**Exercise instructions**
Return all lines below containing the word "this".

[BEGIN Raw records]

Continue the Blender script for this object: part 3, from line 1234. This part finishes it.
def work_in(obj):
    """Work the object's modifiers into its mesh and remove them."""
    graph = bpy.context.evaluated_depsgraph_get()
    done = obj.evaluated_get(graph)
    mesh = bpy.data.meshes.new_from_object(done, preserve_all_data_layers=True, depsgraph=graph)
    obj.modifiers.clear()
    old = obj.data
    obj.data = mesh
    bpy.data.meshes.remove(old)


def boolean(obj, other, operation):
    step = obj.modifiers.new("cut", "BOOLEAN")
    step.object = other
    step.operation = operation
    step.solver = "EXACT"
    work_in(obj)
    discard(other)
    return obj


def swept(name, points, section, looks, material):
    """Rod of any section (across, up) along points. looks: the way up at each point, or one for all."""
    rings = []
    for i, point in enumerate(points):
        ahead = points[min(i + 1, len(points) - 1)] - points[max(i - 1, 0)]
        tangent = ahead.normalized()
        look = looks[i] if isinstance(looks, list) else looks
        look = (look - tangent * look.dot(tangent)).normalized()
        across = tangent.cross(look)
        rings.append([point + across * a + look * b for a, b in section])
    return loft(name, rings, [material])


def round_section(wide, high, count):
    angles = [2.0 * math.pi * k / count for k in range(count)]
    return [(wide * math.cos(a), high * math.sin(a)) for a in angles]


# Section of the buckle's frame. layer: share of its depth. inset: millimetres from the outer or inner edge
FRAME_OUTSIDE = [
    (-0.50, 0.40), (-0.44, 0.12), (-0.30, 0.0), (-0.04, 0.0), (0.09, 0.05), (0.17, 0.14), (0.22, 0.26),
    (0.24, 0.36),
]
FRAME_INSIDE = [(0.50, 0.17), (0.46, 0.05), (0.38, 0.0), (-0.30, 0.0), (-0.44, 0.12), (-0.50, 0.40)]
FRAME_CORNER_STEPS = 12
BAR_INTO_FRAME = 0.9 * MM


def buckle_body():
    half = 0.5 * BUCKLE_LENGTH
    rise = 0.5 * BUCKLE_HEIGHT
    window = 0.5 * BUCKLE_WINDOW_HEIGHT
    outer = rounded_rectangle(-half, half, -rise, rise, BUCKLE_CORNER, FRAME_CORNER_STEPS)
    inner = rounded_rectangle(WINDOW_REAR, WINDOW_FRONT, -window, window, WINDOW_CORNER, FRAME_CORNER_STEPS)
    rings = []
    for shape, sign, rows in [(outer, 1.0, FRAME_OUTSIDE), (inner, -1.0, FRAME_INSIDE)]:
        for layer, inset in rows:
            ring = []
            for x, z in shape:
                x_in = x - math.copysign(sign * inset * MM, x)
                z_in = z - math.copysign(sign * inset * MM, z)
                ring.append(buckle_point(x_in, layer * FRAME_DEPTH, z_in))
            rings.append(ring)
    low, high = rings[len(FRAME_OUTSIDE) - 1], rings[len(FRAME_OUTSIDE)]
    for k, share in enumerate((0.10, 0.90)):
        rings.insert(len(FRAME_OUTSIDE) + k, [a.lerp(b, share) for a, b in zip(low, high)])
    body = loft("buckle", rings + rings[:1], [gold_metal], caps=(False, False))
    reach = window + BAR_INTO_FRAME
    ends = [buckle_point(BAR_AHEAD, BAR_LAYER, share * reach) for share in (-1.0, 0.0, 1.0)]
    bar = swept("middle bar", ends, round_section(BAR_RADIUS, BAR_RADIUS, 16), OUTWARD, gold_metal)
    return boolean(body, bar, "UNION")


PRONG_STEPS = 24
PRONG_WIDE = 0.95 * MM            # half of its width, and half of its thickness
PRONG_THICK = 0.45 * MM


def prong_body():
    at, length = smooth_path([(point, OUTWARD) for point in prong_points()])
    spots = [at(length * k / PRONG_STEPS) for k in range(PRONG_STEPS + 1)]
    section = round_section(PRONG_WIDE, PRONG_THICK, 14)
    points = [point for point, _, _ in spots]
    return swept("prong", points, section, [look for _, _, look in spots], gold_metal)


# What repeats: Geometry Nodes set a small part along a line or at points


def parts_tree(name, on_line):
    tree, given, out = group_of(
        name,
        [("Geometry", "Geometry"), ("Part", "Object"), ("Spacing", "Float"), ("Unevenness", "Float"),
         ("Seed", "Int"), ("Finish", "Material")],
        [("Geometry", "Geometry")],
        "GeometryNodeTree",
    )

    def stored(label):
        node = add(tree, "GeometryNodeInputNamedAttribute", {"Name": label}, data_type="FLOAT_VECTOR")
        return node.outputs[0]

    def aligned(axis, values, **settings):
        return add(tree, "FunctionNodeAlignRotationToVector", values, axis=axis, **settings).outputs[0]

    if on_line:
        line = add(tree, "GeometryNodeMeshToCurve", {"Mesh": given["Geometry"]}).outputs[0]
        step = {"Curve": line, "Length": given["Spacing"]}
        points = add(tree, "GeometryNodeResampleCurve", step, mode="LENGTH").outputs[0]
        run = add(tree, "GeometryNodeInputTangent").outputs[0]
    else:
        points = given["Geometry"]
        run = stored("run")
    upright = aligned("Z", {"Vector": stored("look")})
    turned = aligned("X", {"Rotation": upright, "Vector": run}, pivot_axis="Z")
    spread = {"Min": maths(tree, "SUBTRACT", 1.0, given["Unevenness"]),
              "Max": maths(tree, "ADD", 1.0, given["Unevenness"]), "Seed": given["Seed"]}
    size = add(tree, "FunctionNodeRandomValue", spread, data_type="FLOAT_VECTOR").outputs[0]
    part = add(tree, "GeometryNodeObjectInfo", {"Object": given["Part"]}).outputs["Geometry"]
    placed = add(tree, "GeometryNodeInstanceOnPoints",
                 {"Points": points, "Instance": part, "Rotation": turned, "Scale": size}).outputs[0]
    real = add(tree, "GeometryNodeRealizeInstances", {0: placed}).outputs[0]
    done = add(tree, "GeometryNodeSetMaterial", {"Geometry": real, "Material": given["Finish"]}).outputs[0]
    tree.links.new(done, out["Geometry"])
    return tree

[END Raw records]
[BEGIN Raw records]

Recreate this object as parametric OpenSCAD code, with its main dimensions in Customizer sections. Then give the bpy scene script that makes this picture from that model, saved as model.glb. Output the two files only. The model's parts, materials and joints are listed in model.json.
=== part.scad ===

[END Raw records]

**Finished task**
Continue the Blender script for this object: part 3, from line 1234. This part finishes it.
Recreate this object as parametric OpenSCAD code, with its main dimensions in Customizer sections. Then give the bpy scene script that makes this picture from that model, saved as model.glb. Output the two files only. The model's parts, materials and joints are listed in model.json.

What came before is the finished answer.